“Ex Machina,” which writer-director Alex Garland recently referred to as “a sci-fi psychological thriller,” has undoubtedly been one of the bright spots of the spring movie season.
Having received largely positive reviews -- Times critic Kenneth Turan called it “a spooky piece of speculative fiction that’s completely plausible, capable of both thinking big thoughts and providing pulp thrills” -- the film earned the best limited opening so far this year two weeks ago and opens nationally this weekend.
Last weekend, Garland appeared in a Los Angeles theater for a pair of post-screening Q&As. Moderating one was Graham Moore, Oscar-winning screenwriter of “The Imitation Game,” while the other was moderated by Rian Johnson, writer-director of “Looper” and an upcoming episode of the revitalized “Star Wars” saga.
“This is an ideas movie,” Garland said, while speaking to Moore. “It’s an old-fashioned sci-fi movie in that respect. It proposes questions. Some of the questions it offers an answer, some of them it doesn’t.”
The movie deals, in a sense, with nothing less than what makes a human a human. A mid-level employee at a tech company, Caleb (Domhnall Gleeson), is summoned to the remote estate of the company’s reclusive founder Nathan (Oscar Isaac). Once there Caleb meets Ava (Alicia Vikander), an artificially intelligent robot that Nathan has designed and built in secret. The three of them then become locked into a test of wits and wills, with allegiances and understanding shifting.
The film is marked by surprising and nuanced performances by its three leads and by stunning, seamless visual effects work used to created Ava.
Johnson alluded to his upcoming project while asking a question about how the sleek effects used to create Ava when he said, “In something like the film that I made, ‘Looper,’ or in ‘Star Wars,’ you can kind of just take an old engine part and stick something different on it and call that your tech, where you’re actually having to figure out, with a limited budget, how to create an A.I. brain.”
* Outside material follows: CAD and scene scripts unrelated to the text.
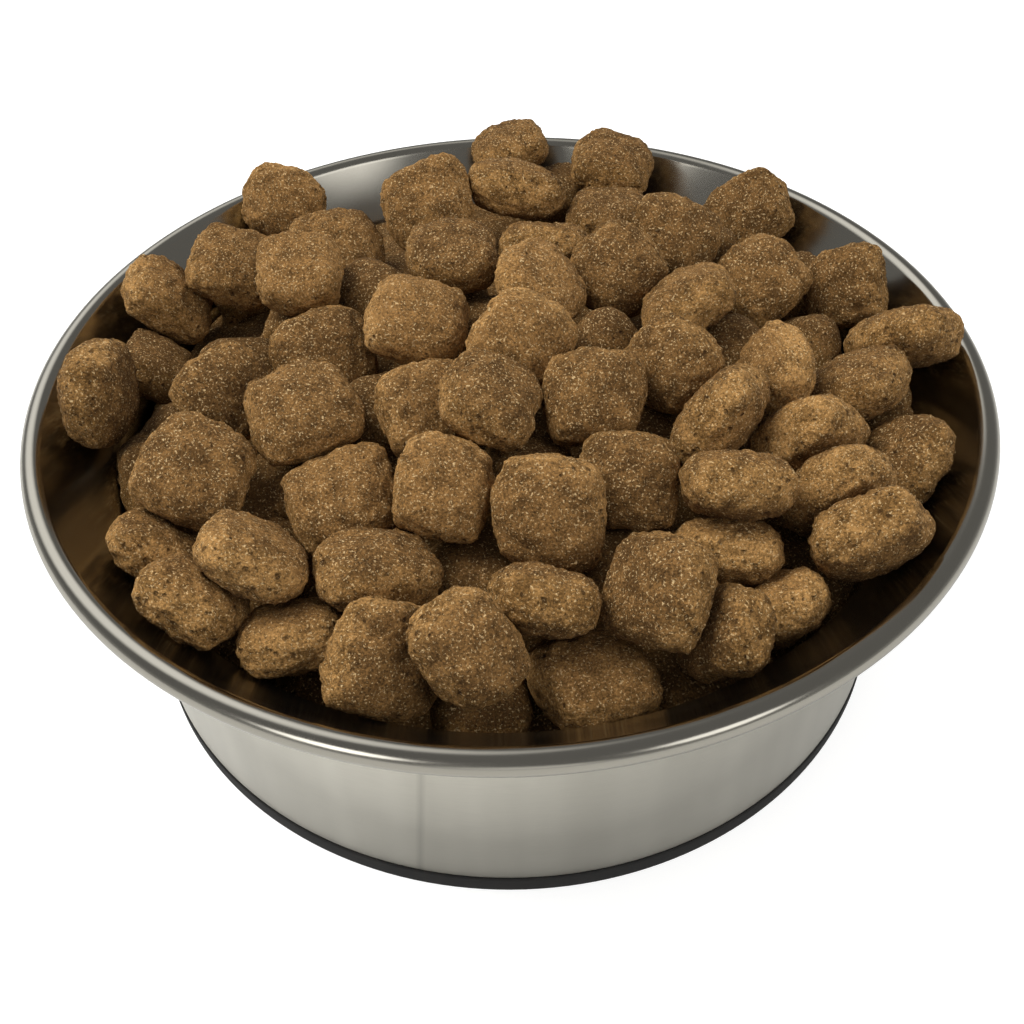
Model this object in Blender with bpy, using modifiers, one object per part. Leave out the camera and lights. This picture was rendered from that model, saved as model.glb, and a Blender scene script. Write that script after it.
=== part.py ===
# Stainless steel pet bowl heaped with dry food: a deep-drawn basin with a rolled rim,
# a rolled outer skirt, a rubber foot ring, and pillow-shaped kibbles.
# Metres, +Z up. The origin is on the ground, on the bowl's axis. +Y points to the back.
import itertools
import math
import random

import bmesh
import bpy
import numpy as np
from mathutils import Matrix, Vector
from mathutils.bvhtree import BVHTree

# Sizes of the bowl.
RIM_RADIUS = 0.105
BOWL_HEIGHT = 0.0698
BEAD_RADIUS = 0.0025
STEEL = 0.0008
SKIRT_RADIUS = 0.0903
SHOULDER_RADIUS = 0.006
SHOULDER_BAND = 0.009
FLARE_SLOPE = math.radians(48)
WALL_TAPER = math.radians(10)
FLOOR_CORNER = 0.014
FLOOR_LIFT = 0.006
BEAD_START = math.radians(160)
BEAD_END = math.radians(-130)

# Sizes of the rubber foot.
FOOT_OVERLAP = 0.0003
FOOT_HEIGHT = 0.0045
FOOT_UPSTAND = 0.0055
FOOT_THICKNESS = 0.0027
FOOT_CHAMFER = 0.0007

# Sizes of one kibble, and of the heap.
KIBBLE_SIDE = 0.0232
KIBBLE_THICKNESS = 0.0136
KIBBLE_LUMPS = 0.06
KIBBLE_SLANT = 0.08
PLAN_POWER = 3.8
SIDE_POWER = 2.6
HEAP_CROWN = 0.012
HEAP_FALL = 0.0165
HEAP_BACK = 0.0106
BED_DROP = 0.016
BED_SINK = 0.010
BED_SIDE = 0.93
BED_BITE = 0.001

# Gap between pieces that touch, and the distance under which points are one.
CLEARANCE = 0.0003
MERGE_DISTANCE = 0.00001

# Facets round the turned pieces, and along each bend of their profiles.
ROUND_STEPS = 48
BEND_STEPS = 2
BEAD_STEPS = 7
BED_STEPS = 24
BED_RINGS = 5

# Cuts across each face of the cube that a kibble is made from.
BED_CUT_STEPS = 1
TOP_CUT_STEPS = 2

# How finely a kibble is moved until it touches.
SLIDE_STEP = 0.0005
SLIDE_HALVINGS = 6
LONGEST_SHIFT = 0.005
LONGEST_SETTLING = 0.004

# How the kibbles are nested: rounds, and how much of each correction a round makes.
NEST_ROUNDS = 400
NEST_PUSH = 1.6
NEST_FEW = 4
NEST_SPIN = 0.6
NEST_HOLD = 0.10
NEST_DEPTH_HOLD = 0.015

# The heap is laid in along lines from this point, in front of and above the bowl.
LAYING_POINT = Vector((0.0, -0.205, 0.2264))

STEEL_POLISHED = ("polished_steel", (0.42, 0.41, 0.38, 1), 0.12, 1.0)
STEEL_BRUSHED = ("brushed_steel", (0.52, 0.51, 0.48, 1), 0.35, 1.0)
RUBBER_BLACK = ("black_rubber", (0.02, 0.02, 0.02, 1), 0.8, 0.0)
FOOD_BROWN = ("baked_kibble", (0.22, 0.13, 0.055, 1), 0.9, 0.0)

# The kibbles on top, in the order in which they are laid.
# bearing in degrees (0 right, 90 back), reach as a share of the mouth's radius,
# width and length as shares of a kibble's side, turn, lean, and the bearing it leans to.
TOP_KIBBLES = [
    (88, 1.00, 0.90, 0.85, 5, 5, -160),
    (69, 0.94, 0.95, 0.90, -10, 5, -35),
    (130, 1.00, 0.85, 0.95, 70, 50, -95),
    (41, 0.93, 1.05, 0.90, 15, 35, -125),
    (108, 0.66, 1.02, 0.95, 20, 40, -90),
    (87, 0.71, 1.10, 0.85, -5, 15, 65),
    (63, 0.68, 0.95, 0.90, -5, 5, 170),
    (133, 0.68, 1.00, 0.95, 20, 25, -60),
    (41, 0.62, 0.95, 0.90, -15, 40, -90),
    (75, 0.47, 1.00, 0.90, -5, 30, 85),
    (18, 0.97, 0.85, 0.90, 65, 65, -145),
    (114, 0.33, 0.92, 0.90, 0, 20, -80),
    (152, 0.81, 0.97, 0.95, 5, 20, -50),
    (150, 0.62, 0.85, 0.90, 5, 30, -70),
    (38, 0.37, 0.92, 0.90, -35, 40, -80),
    (20, 0.72, 0.92, 0.92, 20, 35, -110),
    (161, 0.99, 0.98, 0.90, 25, 20, -25),
    (55, 0.18, 0.92, 0.90, -35, 35, -40),
    (11, 0.46, 0.95, 0.90, 0, 35, 135),
    (3, 1.05, 1.12, 0.90, -25, 35, 75),
    (176, 0.22, 0.97, 0.92, -5, 30, -70),
    (179, 0.45, 1.00, 0.93, 35, 40, -80),
    (-69, 0.09, 1.00, 0.90, 45, 45, -90),
    (-24, 0.44, 0.85, 0.88, 45, 45, -125),
    (-180, 1.04, 0.95, 1.02, 50, 70, -165),
    (-169, 0.69, 0.90, 0.92, 45, 40, -85),
    (-9, 0.88, 1.00, 0.90, -20, 30, 80),
    (-13, 0.69, 0.85, 0.85, 40, 50, -150),
    (-98, 0.29, 0.90, 0.90, -10, 15, -50),
    (-123, 0.33, 0.92, 0.90, 20, 30, -90),
    (-24, 0.78, 0.95, 0.85, -10, 35, 105),
    (-43, 0.69, 0.95, 0.90, -15, 35, 85),
    (-30, 0.57, 1.05, 0.90, 10, 30, -170),
    (-21, 1.00, 0.88, 0.88, -30, 30, -105),
    (-61, 0.55, 0.88, 0.88, -10, 40, -100),
    (-55, 0.33, 0.92, 0.88, -5, 30, -85),
    (-127, 0.62, 1.02, 0.95, 25, 20, -100),
    (-151, 0.54, 1.00, 0.92, 20, 30, -65),
    (-36, 0.94, 0.98, 0.85, -15, 35, 90),
    (-32, 0.87, 1.08, 0.92, -15, 35, 100),
    (-146, 0.95, 1.00, 0.90, 5, 40, 60),
    (-153, 0.83, 0.97, 1.00, -10, 45, -65),
    (-106, 0.51, 0.86, 0.92, 0, 40, -85),
    (-52, 0.78, 0.93, 0.88, -30, 30, 35),
    (-85, 0.78, 0.88, 0.85, -20, 40, 45),
    (-83, 0.59, 0.97, 1.00, -25, 40, -90),
    (-135, 0.99, 0.88, 0.88, -25, 35, -20),
    (-124, 0.91, 0.92, 0.85, 10, 40, 90),
    (-130, 0.86, 0.92, 0.88, 15, 35, 95),
    (-114, 0.76, 1.04, 0.88, 10, 5, -25),
    (-50, 0.97, 0.75, 0.85, 55, 50, -160),
    (-60, 0.93, 0.75, 0.98, 60, 55, -160),
    (-95, 0.82, 0.76, 0.95, 25, 30, -95),
    (-80, 0.91, 1.02, 0.90, -15, 15, -90),
    (-68, 0.80, 0.95, 0.95, -20, 35, -100),
    (-108, 0.90, 1.02, 0.95, -15, 30, -65),
]

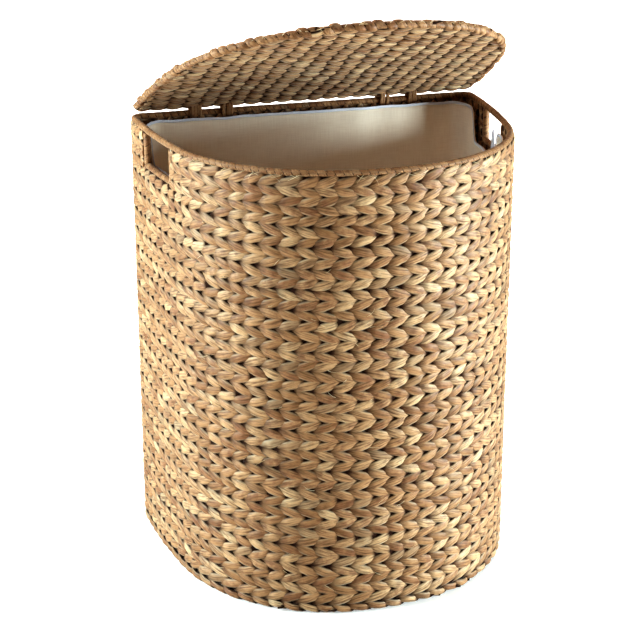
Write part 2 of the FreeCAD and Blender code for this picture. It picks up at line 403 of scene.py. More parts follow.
def end_tree(n, geometry, material):
    """The end of every tree: smooth, made real, with its material."""
    smooth = n.add("GeometryNodeSetShadeSmooth", {0: geometry}).outputs[0]
    whole = n.add("GeometryNodeRealizeInstances", {0: smooth}).outputs[0]
    painted = n.add("GeometryNodeSetMaterial", {"Geometry": whole, "Material": material}).outputs[0]
    n.feed(n.add("NodeGroupOutput").inputs[0], painted)


# %% Geometry tree: twined rope
RINGS = 8                # rings of points from one upright to the next
ROPE_SIZES = {"Course Height": 0.01375, "Swing Out": 0.0033, "Swing Up": 0.0061,
              "Half Thickness": 0.0031, "Half Height": 0.0069, "Flatness": 0.80, "Leaf Reach": 0.82,
              "Leaf Roundness": 0.74, "Tip Size": 0.10, "Back Size": 0.35,
              "Unevenness": 0.0012, "Lumps": 0.0006}
WANDER_SCALE = 11.0      # how quickly the hand's wander changes along the wall
WANDER_UP = 5.0          # strength of the wander up and down, in times the unevenness
WANDER_ALONG = 0.9       # strength of the wander along the wall, in uprights
STRAND_STEP = 173.0      # keeps the leaf numbers of two strands apart
LEAF_FAT = (-1.9, 1.1)   # how much thicker or thinner a leaf may be, in steps
FAT_STEP = 0.11
LEAF_LEAN = (0.76, 1.20)
LEAF_LIFT = 0.0011       # how far a leaf may sit above or below its row
LUMP_SCALE = 140.0
LUMP_GAIN = 3.0


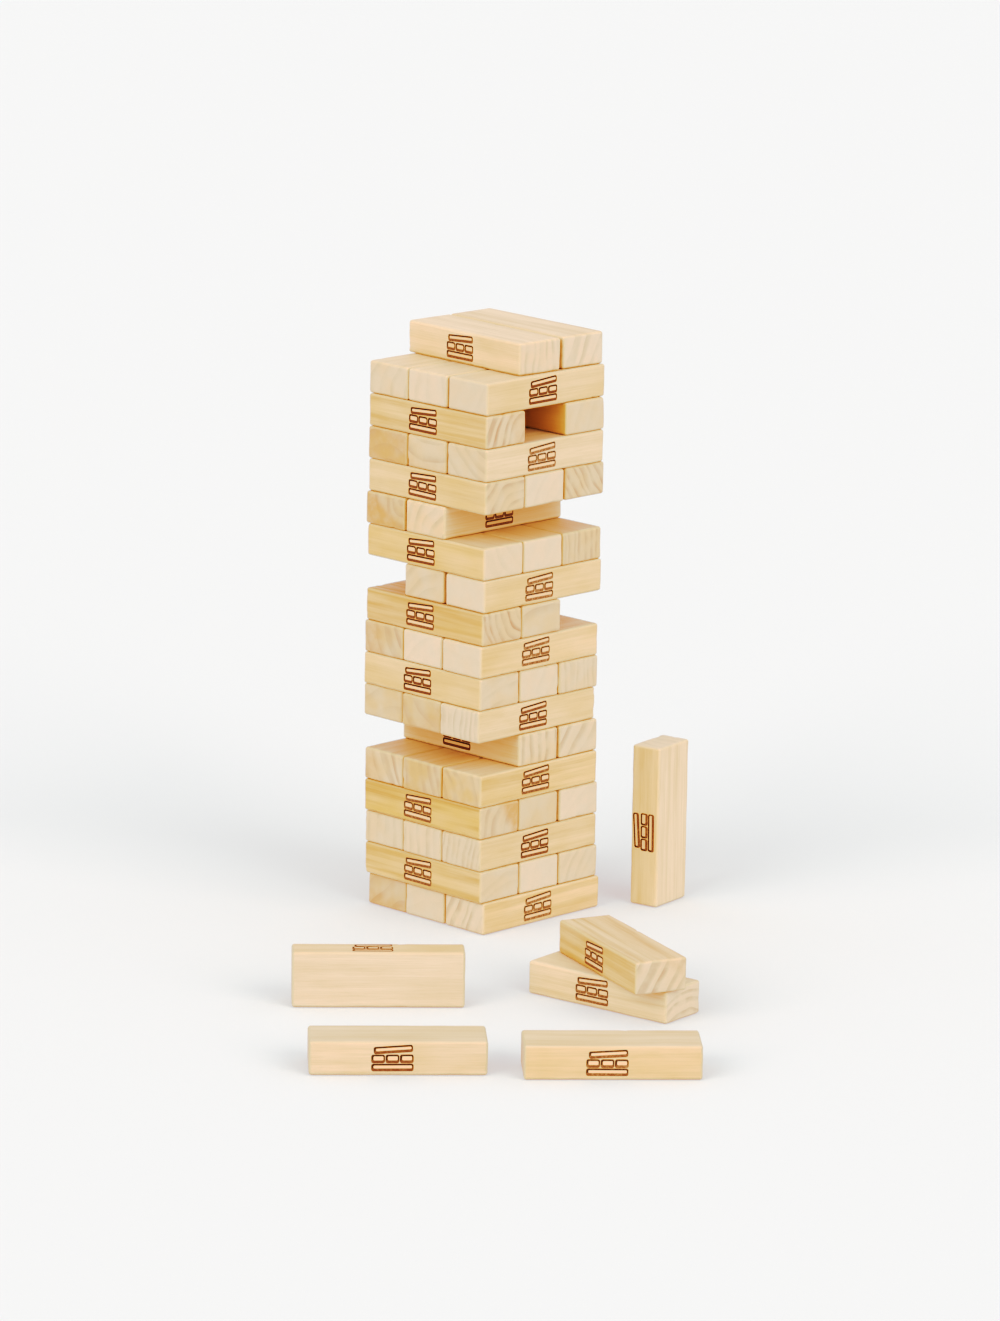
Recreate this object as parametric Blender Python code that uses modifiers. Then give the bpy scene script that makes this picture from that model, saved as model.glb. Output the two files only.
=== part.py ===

Garland noted it was a multi-step process, “with a step back that this is a post-iPhone world and people are used to tech being beautifully designed.”
He added that the initial process had to do with making sure it looked unlike robots from other movies, so gold was out for looking like C-3PO from “Star Wars,” white plastic for a well-known Bjork video and then also the robot design in the classic “Metropolis.”
“So when she first appears you don’t want to be initially thinking of another movies,” Garland said. “She had to unambiguously be a machine, so it didn’t give raise in the narrative the possibility that it might be a young woman in a robot suit.
“More important than that for me, the breakthrough aspect was this mesh, that covers the contours of Alicia Vikander’s body,” he added. “So you immediately see her as a machine and then you immediately start to move away from that.”
Johnson complimented Garland on the choice to see Vikander’s real hands and feet, to which Garland quickly responded, “that was budget. Imagine building a CG hand, it’s a … nightmare.”
Garland also spoke about the film’s use of misdirection to keep audiences engaged when he said, “Some people just want a story, they’ll just accept whatever comes and others, their antennae are up, and they’re hunting, they want to get ahead of it in some way. And I felt pretty sure there were two key misdirections we could do that would take attention away from some of the other stuff we wanted to keep covert.
“The intention was that the antennae twitching audience would then relax and go, “I get this,’” Garland said. “Because I think the ideal state is just to let the thing happen.”
A question from the audience asked about the behavior of Ava the robot within the context of whether or not Garland himself is scared of artificial intelligence.
“The conniving you talk about is resource from my perspective. It’s being resourceful. So it really is a question of perspective and where you ally yourself,” Garland said.
“So I’m going to sort of disagree in a holistic way with everything about the question,” he said, “but that’s your take, on the 50-50 contract deal between the story that’s given and the story that’s interpreted, that’s legit. It’s yours, it’s just not mine.”
Johnson complimented the film by saying, “Ultimately it does that magic trick which my favorite movies all do, which is that it does exactly what it told you it was going to do and you’re surprised by it at the end.”
The conversation after an earlier showing with Moore was also of interest, and perhaps not surprisingly focused more specifically on the writing. Moore asked of the initial inspiration for the story.
“I’m a writer by trade and I love sci-fi,” said Garland. “And sci-fi gives you room to talk about stuff like consciousness and Artificial Intelligence in a sort of unembarrassed way. There was something about the way strong A.I. and human consciousness did inform each other, relate to each other. You could make a film about a robot and make the film about us.”
Later Garland explained his position regarding Ava and artificial intelligence by saying, “Sentience plus empathy, I’m on her side.”